Meteorite Mineral Properties, Facts and Photos
What is a Meteorite?
A meteorite is a natural object that originated in outer space. Following an impact with Earth's surface it has survived without being destroyed.
Whilst still in space the object is called a meteoroid. Once it enters Earth's atmosphere resistance to air causes it to heat up and emit light hence forming a fireball. It then becomes known as a meteor or shooting star.
Meteorites tend to be fragments of rock and/or metal which have broken away from a larger extraterrestrial body. They can measure anything from a fraction of a millimetre. The largest meteorite ever to have collided with Earth is believed to have been approximately six to nine miles in diameter.
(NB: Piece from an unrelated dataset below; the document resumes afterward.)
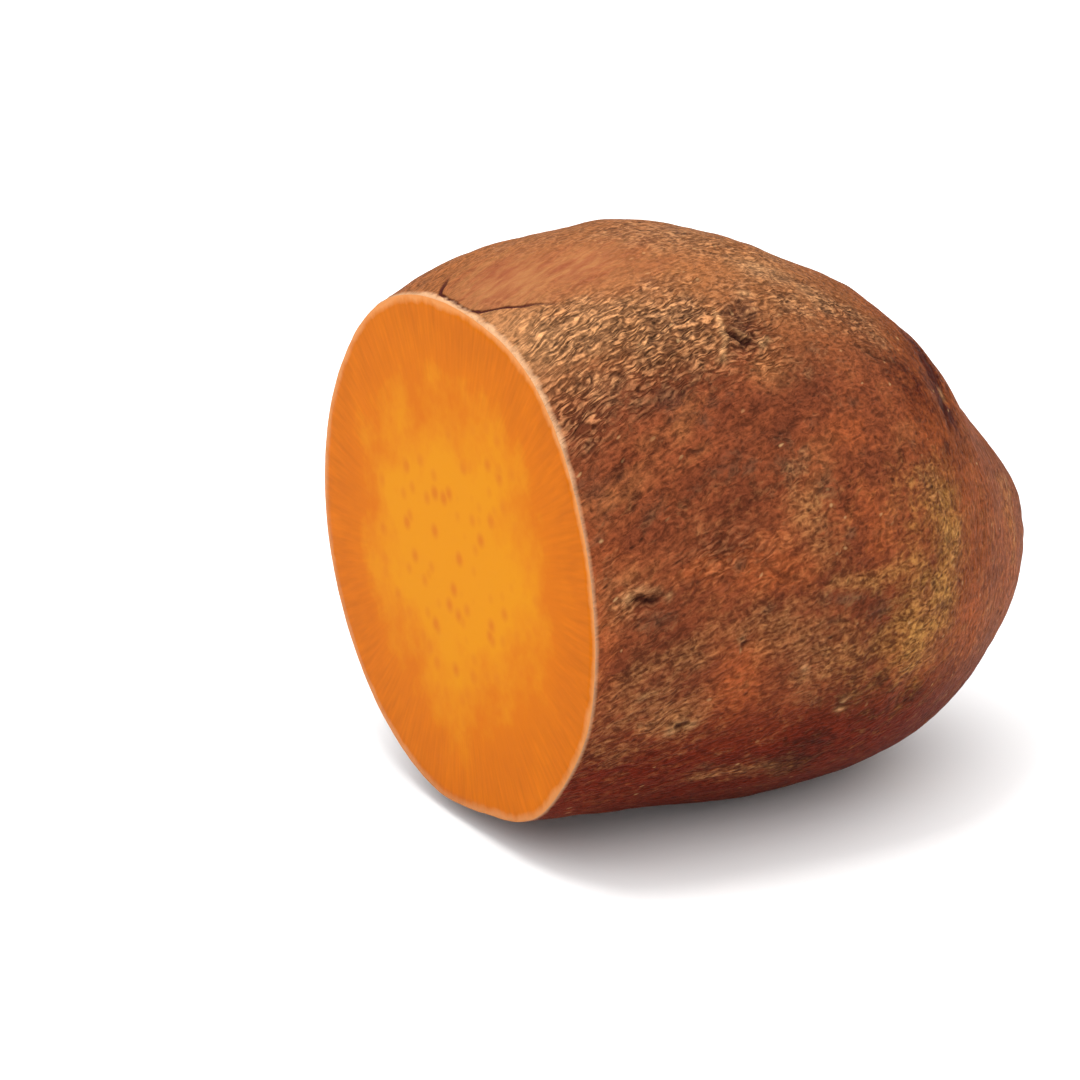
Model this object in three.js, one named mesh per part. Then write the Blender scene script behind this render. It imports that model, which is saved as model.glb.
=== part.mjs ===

Captured by Earth's gravitational force they're accelerated to speeds of over 11.2 kilometres per second. As they enter Earth's thick gassy atmosphere they slow down rapidly because of friction. As that happens they begin to glow. The flashes across the sky eventually crash to the ground.
Most meteorites disintegrate when entering Earth's atmosphere. Thousands are still found all over the world each year. It's extremely rare to see one hit the ground becuase most seem to fall into the sea.
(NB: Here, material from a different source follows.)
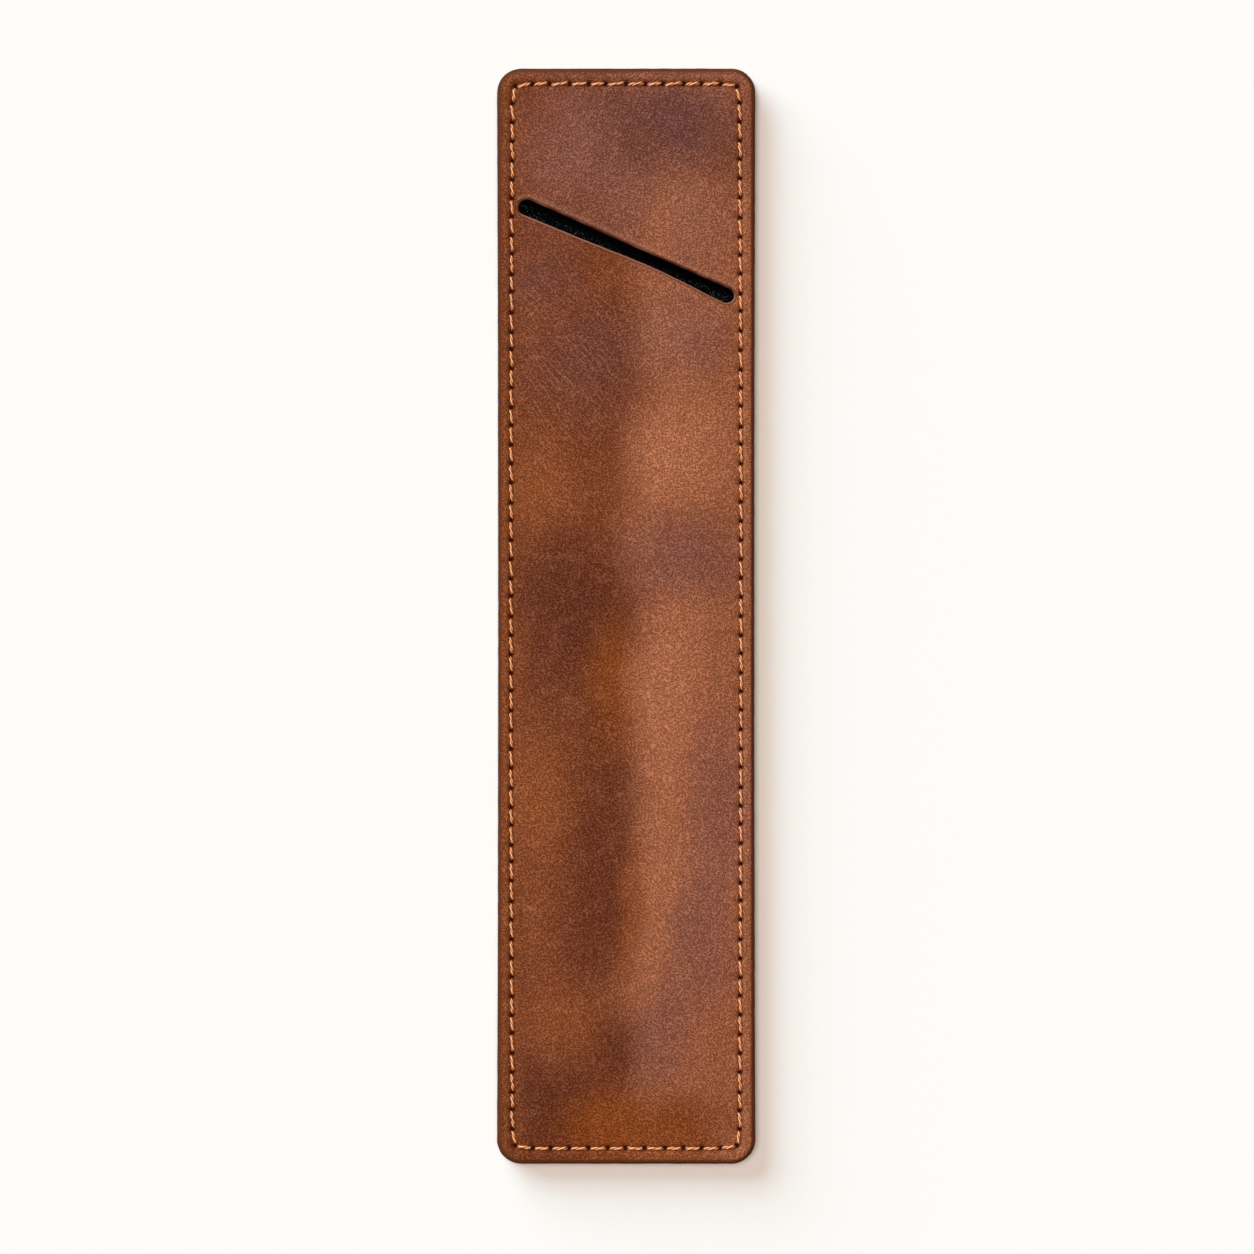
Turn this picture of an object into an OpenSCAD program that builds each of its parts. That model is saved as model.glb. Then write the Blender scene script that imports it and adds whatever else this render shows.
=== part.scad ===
// Single pen sleeve: two lined leather panels lockstitched together round the edge.
// A slanted slot across the front panel is the mouth of the pocket between the linings.
// The sleeve lies on its back: X across it, Y along it towards the slotted end, Z up out of the front.
// The origin is the middle of the footprint, on the surface that the back panel lies on.

/* [Sleeve] */
// Overall length
sleeve_length = 165; // [130:1:200]
// Overall width over the edge coat
sleeve_width = 39; // [34:0.5:60]
// Corner radius of the outline
corner_radius = 3.7; // [3:0.1:8]

/* [Layers] */
// Thickness of each leather panel
cover_thickness = 1.4; // [1.1:0.1:2.5]
// Thickness of each lining
lining_thickness = 0.6; // [0.3:0.1:1.2]
// Thickness of the board let into the back panel
stiffener_thickness = 0.5; // [0.2:0.1:0.8]
// Distance from the seam line to the board's edge
stiffener_setback = 1.5; // [1:0.1:6]
// Corner radius of the board
stiffener_corner = 2; // [1:0.5:6]

/* [Crown] */
// Lift of the front panel over the empty pocket, above the seam
crown_height = 2.2; // [0.8:0.1:5]
// Width of the level strip along the middle of the crown
crown_flat = 2; // [1:0.5:8]
// Distance over which the crown rises at the slotted end
crown_top_run = 34; // [15:1:50]
// Distance over which the crown rises at the closed end
crown_bottom_run = 18; // [8:1:50]

/* [Slot] */
// Clear width of the slot between its coated edges
slot_width = 2.4; // [1.6:0.1:6]
// Slant of the slot, falling towards the right
slot_angle = 23.5; // [0:0.5:35]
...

The best place to spot a meteorite is in dry places such as deserts where they don't erode so quickly and are less likely to be obscured by vegetation.
Most meteorites are fragments that have come away as two asteroids collide. Asteroids are irregular shaped rocks that orbit the sun. There are many thousands in our solar system.
A small number of asteroids come from the moon and Mars. Some of these can be as young as 180 million years old.
Meteorites are very occasionally used as gemstones because of their rarity. They're also used for their metaphysical properties.
When used in alternative therapies a meteorite is said to balance energy, improve endurance and help deal with the effects of sadness. In many cultures they're looked upon as being sacred.
The iron nickel meteorite in our photograph is on display in the Smithsonian National Museum of Natural History, Washington D.C. The photo is clickable and redirects to the original non-compressed image.